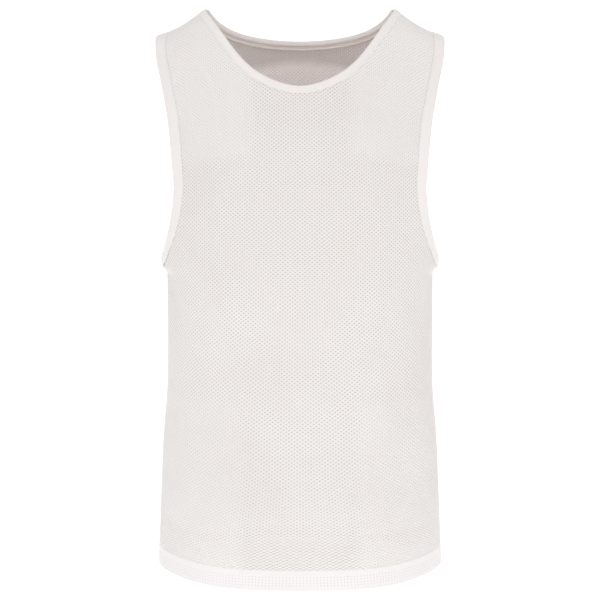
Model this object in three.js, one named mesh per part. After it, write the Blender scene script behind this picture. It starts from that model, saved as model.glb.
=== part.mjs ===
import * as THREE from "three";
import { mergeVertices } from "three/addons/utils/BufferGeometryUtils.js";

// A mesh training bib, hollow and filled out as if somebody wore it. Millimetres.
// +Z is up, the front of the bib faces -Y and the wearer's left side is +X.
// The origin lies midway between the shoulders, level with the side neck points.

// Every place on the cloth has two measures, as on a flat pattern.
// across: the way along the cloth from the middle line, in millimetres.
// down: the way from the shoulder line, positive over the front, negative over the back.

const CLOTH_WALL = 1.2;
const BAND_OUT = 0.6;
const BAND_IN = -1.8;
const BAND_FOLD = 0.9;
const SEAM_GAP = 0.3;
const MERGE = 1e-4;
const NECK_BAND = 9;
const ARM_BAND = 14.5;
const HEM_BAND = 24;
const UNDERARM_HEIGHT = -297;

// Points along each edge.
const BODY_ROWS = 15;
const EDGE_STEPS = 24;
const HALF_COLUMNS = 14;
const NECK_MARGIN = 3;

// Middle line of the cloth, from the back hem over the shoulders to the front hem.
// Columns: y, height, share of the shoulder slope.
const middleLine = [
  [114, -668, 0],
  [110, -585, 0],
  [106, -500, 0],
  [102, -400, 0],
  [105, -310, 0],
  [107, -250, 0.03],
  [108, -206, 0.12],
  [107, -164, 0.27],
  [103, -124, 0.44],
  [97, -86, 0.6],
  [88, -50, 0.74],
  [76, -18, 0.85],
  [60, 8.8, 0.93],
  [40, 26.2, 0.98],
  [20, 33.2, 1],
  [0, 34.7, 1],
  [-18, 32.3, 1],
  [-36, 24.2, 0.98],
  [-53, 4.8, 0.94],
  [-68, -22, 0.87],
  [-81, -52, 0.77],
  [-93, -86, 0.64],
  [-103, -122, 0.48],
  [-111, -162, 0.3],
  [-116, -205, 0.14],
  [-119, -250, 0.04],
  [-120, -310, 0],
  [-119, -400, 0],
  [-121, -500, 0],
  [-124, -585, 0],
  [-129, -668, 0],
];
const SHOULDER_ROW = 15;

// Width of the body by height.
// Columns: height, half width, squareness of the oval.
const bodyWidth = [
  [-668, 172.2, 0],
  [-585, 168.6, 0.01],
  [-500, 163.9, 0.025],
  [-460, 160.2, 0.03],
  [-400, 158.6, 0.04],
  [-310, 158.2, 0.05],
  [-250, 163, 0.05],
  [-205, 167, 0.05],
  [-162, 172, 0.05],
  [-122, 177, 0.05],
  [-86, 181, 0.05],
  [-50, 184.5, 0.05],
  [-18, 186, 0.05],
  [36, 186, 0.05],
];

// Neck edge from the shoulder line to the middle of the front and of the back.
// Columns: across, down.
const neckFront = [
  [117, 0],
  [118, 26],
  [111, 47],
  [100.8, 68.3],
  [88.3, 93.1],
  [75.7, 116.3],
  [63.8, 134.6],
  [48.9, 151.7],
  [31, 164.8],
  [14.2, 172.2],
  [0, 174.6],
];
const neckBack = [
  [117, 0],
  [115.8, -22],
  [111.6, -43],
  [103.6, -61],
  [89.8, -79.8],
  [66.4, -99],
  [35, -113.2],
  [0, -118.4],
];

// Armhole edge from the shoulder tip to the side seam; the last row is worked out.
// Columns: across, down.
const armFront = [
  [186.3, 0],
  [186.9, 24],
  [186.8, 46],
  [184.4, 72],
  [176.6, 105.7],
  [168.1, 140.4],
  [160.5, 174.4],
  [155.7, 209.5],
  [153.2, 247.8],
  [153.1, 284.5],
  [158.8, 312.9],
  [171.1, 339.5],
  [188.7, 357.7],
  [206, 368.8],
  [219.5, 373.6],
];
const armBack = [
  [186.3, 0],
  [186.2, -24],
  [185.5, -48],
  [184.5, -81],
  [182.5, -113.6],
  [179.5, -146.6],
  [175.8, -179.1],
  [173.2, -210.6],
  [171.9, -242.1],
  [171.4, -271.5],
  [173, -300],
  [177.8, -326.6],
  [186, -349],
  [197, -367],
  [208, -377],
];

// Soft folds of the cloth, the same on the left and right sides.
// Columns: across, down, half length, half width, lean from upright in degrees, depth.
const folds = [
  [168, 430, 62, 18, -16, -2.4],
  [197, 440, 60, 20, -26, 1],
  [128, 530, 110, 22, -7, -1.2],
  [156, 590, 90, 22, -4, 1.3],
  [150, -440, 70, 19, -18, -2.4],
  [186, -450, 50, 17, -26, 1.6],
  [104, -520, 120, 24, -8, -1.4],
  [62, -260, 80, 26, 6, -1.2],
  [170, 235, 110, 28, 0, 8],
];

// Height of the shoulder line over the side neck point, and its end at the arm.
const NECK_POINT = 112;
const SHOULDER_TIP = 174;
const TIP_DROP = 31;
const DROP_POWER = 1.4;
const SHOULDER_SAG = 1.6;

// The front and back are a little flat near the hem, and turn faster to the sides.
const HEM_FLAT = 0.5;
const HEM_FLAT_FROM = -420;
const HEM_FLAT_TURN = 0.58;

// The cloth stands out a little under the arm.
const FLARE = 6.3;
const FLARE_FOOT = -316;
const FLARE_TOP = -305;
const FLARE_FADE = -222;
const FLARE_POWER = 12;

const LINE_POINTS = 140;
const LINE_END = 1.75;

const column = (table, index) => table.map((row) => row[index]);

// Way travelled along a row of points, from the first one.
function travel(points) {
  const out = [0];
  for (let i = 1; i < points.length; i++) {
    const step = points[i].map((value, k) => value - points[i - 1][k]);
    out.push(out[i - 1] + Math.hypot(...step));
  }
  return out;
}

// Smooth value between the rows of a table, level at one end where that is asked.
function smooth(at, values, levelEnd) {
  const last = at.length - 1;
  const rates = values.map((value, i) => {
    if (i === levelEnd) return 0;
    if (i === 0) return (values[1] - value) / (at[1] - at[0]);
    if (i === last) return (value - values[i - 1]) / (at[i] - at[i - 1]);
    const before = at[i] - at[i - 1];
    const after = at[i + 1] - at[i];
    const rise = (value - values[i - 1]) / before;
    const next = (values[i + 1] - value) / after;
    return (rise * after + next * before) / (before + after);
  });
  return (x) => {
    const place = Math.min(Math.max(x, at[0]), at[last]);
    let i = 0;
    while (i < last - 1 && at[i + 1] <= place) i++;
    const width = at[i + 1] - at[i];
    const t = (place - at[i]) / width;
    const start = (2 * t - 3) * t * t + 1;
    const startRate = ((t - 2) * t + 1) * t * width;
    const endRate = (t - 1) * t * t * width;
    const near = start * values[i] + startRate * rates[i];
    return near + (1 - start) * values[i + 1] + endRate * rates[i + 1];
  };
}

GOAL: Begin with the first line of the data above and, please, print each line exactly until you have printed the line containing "const SHOULDER_ROW = 15;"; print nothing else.

SOLUTION TO THE PROBLEM:
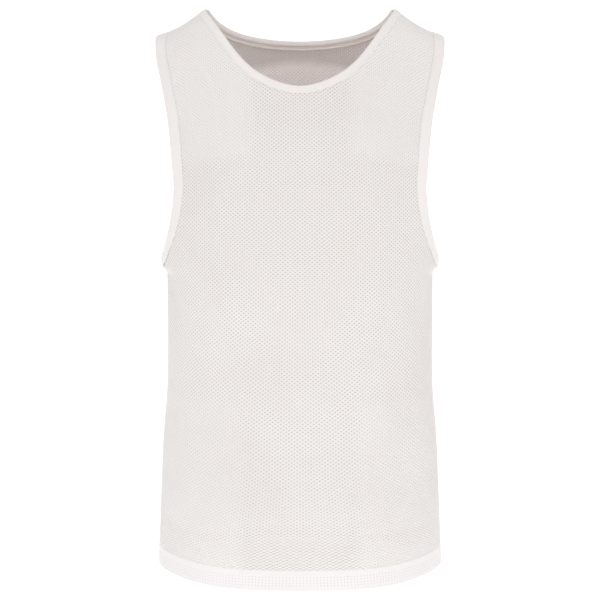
Model this object in three.js, one named mesh per part. After it, write the Blender scene script behind this picture. It starts from that model, saved as model.glb.
=== part.mjs ===
import * as THREE from "three";
import { mergeVertices } from "three/addons/utils/BufferGeometryUtils.js";

// A mesh training bib, hollow and filled out as if somebody wore it. Millimetres.
// +Z is up, the front of the bib faces -Y and the wearer's left side is +X.
// The origin lies midway between the shoulders, level with the side neck points.

// Every place on the cloth has two measures, as on a flat pattern.
// across: the way along the cloth from the middle line, in millimetres.
// down: the way from the shoulder line, positive over the front, negative over the back.

const CLOTH_WALL = 1.2;
const BAND_OUT = 0.6;
const BAND_IN = -1.8;
const BAND_FOLD = 0.9;
const SEAM_GAP = 0.3;
const MERGE = 1e-4;
const NECK_BAND = 9;
const ARM_BAND = 14.5;
const HEM_BAND = 24;
const UNDERARM_HEIGHT = -297;

// Points along each edge.
const BODY_ROWS = 15;
const EDGE_STEPS = 24;
const HALF_COLUMNS = 14;
const NECK_MARGIN = 3;

// Middle line of the cloth, from the back hem over the shoulders to the front hem.
// Columns: y, height, share of the shoulder slope.
const middleLine = [
  [114, -668, 0],
  [110, -585, 0],
  [106, -500, 0],
  [102, -400, 0],
  [105, -310, 0],
  [107, -250, 0.03],
  [108, -206, 0.12],
  [107, -164, 0.27],
  [103, -124, 0.44],
  [97, -86, 0.6],
  [88, -50, 0.74],
  [76, -18, 0.85],
  [60, 8.8, 0.93],
  [40, 26.2, 0.98],
  [20, 33.2, 1],
  [0, 34.7, 1],
  [-18, 32.3, 1],
  [-36, 24.2, 0.98],
  [-53, 4.8, 0.94],
  [-68, -22, 0.87],
  [-81, -52, 0.77],
  [-93, -86, 0.64],
  [-103, -122, 0.48],
  [-111, -162, 0.3],
  [-116, -205, 0.14],
  [-119, -250, 0.04],
  [-120, -310, 0],
  [-119, -400, 0],
  [-121, -500, 0],
  [-124, -585, 0],
  [-129, -668, 0],
];
const SHOULDER_ROW = 15;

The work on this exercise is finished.